The film itself was much more experimental and less coherent than Gondry's previous efforts, but it still showed all of the filmic ingenuity that we have come to expect. It focuses on the experiences of Stephane (Gael Garcia Bernal), an exuberantly delusional young man who returns to Paris from Mexico after his father's death, speaking virtually no French, living in his late father's apartment, sleeping in his childhood bed, falling in love with his equally quirky neighbor, Stephanie (Charlotte Gainsbourg), and filtering the primal psychodramas triggered by all these powerful events through a vivid dream life. So vivid, in fact, that he finds it increasingly difficult to maintain the borders between his dreams and reality - in his dreams he can swim out his window through a landscape made of paper towel rolls, but in reality he can create (as a gift for Stephanie) a one second time machine that minutely changes your experience of time, social rhythm and causality.
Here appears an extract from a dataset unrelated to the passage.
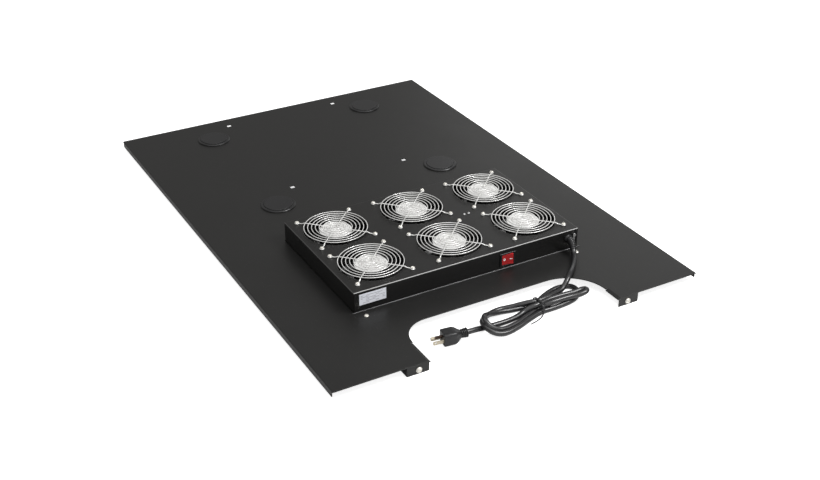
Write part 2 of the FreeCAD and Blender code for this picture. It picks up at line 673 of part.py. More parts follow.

I can't help but notice that you've never made me a one second time machine, I whisper accusingly to Dan. To his credit, Dan responded to Gondry's narrative experiments with a more unstinting good will than I did. As he pointed out, the delight of the film is that we become increasingly unsure where the boundaries lie, and begin to feel just as unmoored as Stephane. Causality never works quite as it should - time leaps and skips unevenly and characters react against the grain of convention. What should be a straightforward love story when you unfurl all the complications (think of "Eternal Sunshine"'s crablike approach to romance) is in fact a battle between narcissism and connection. In Stephanie's harshest and her most affectionate moments alike, we remain unsure about whether what we are witnessing is just wish fulfillment on Stephane's part. Does she even exist, or is Stephanie just Stephane with a difference, the crucial "I"?